··· INPUT MATERIAL

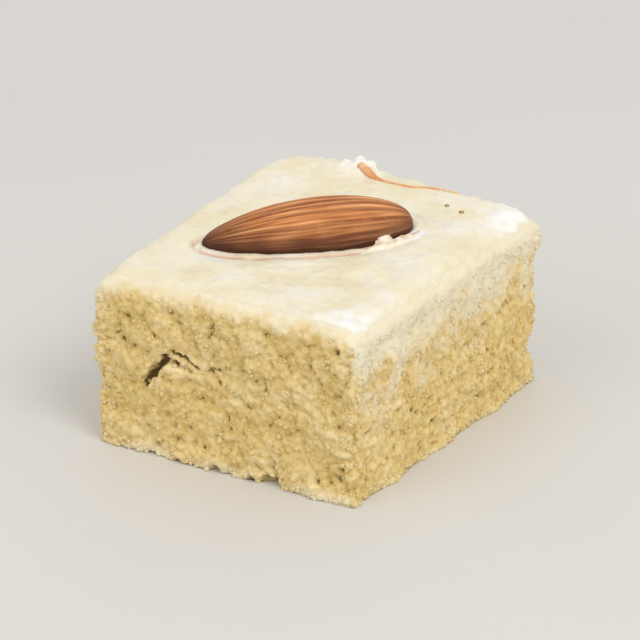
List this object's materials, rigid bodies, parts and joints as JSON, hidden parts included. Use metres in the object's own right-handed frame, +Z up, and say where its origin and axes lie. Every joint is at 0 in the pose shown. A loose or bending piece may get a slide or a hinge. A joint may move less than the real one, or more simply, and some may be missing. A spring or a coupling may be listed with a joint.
{
  "type": "barfi",
  "caption": "Barfi: a cut square of crumbly milk fudge with silver leaf over its top and an almond pressed into it, to stand on a plate or counter.",
  "frame": {"origin": "centre of the flat underside of the whole part", "axes": "+Z up; +X along the longer side of the square; the corner at -X, -Y is the front one in the picture"},
  "size_m": [0.0394, 0.0332, 0.0232],
  "materials": {
    "milk_fudge": "crumbly, matte, slightly translucent",
    "almond_skin": "ridged papery skin, satin",
    "silver_leaf": "thin edible silver leaf over cream, soft metallic sheen"
  },
  "bodies": {
    "root": {"barfi_block": "milk_fudge", "almond": "almond_skin", "silver_leaf": "silver_leaf"}
  },
  "joints": []
}
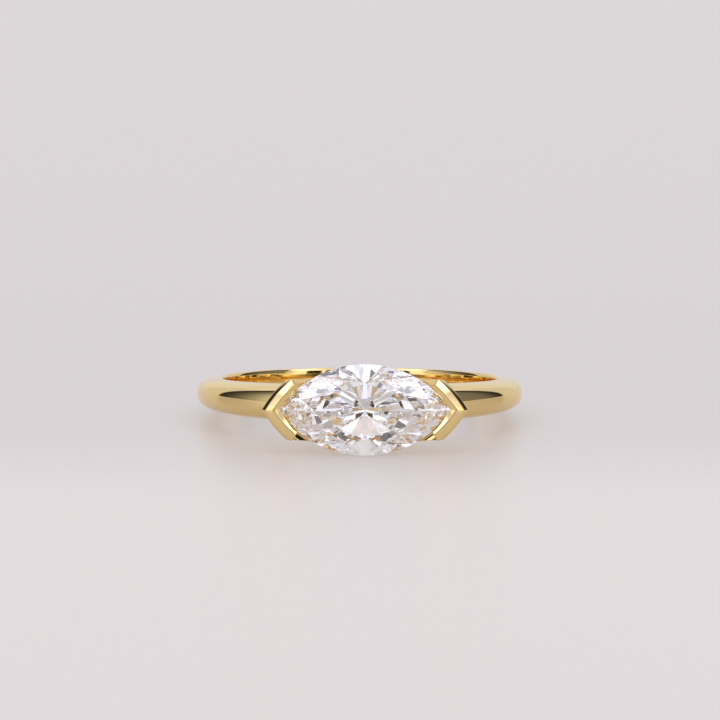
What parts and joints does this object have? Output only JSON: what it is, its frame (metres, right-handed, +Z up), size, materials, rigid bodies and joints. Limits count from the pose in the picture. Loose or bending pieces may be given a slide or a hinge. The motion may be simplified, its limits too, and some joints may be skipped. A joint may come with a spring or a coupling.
{
  "type": "marquise half-bezel engagement ring",
  "caption": "Finger ring with a tapered domed gold band and an east-west marquise stone held by its points in two V-shaped half bezels over an open-sided gallery.",
  "frame": {"origin": "on the surface that the ring rests on, under the middle of its outer box", "axes": "+Z up from the surface; +Y from the stone towards the back of the band; +X to the right of someone who faces the stone. The finger hole's axis leans 4.8 degrees from +Z towards +Y, because the ring lies on the stone's belly and the back of the band."},
  "size_m": [0.02, 0.0238, 0.0054],
  "materials": {
    "yellow_gold": "polished 14 karat yellow gold",
    "diamond": "polished cut diamond, colourless"
  },
  "bodies": {
    "root": {"ring_mount": "yellow_gold", "marquise_stone": "diamond"}
  },
  "joints": []
}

······

• [REQUIRED TASK]:
Out of the records, collect only those lines that contain the string "materials".

• [FULL RESPONSE]:
List this object's materials, rigid bodies, parts and joints as JSON, hidden parts included. Use metres in the object's own right-handed frame, +Z up, and say where its origin and axes lie. Every joint is at 0 in the pose shown. A loose or bending piece may get a slide or a hinge. A joint may move less than the real one, or more simply, and some may be missing. A spring or a coupling may be listed with a joint.
  "materials": {
What parts and joints does this object have? Output only JSON: what it is, its frame (metres, right-handed, +Z up), size, materials, rigid bodies and joints. Limits count from the pose in the picture. Loose or bending pieces may be given a slide or a hinge. The motion may be simplified, its limits too, and some joints may be skipped. A joint may come with a spring or a coupling.
  "materials": {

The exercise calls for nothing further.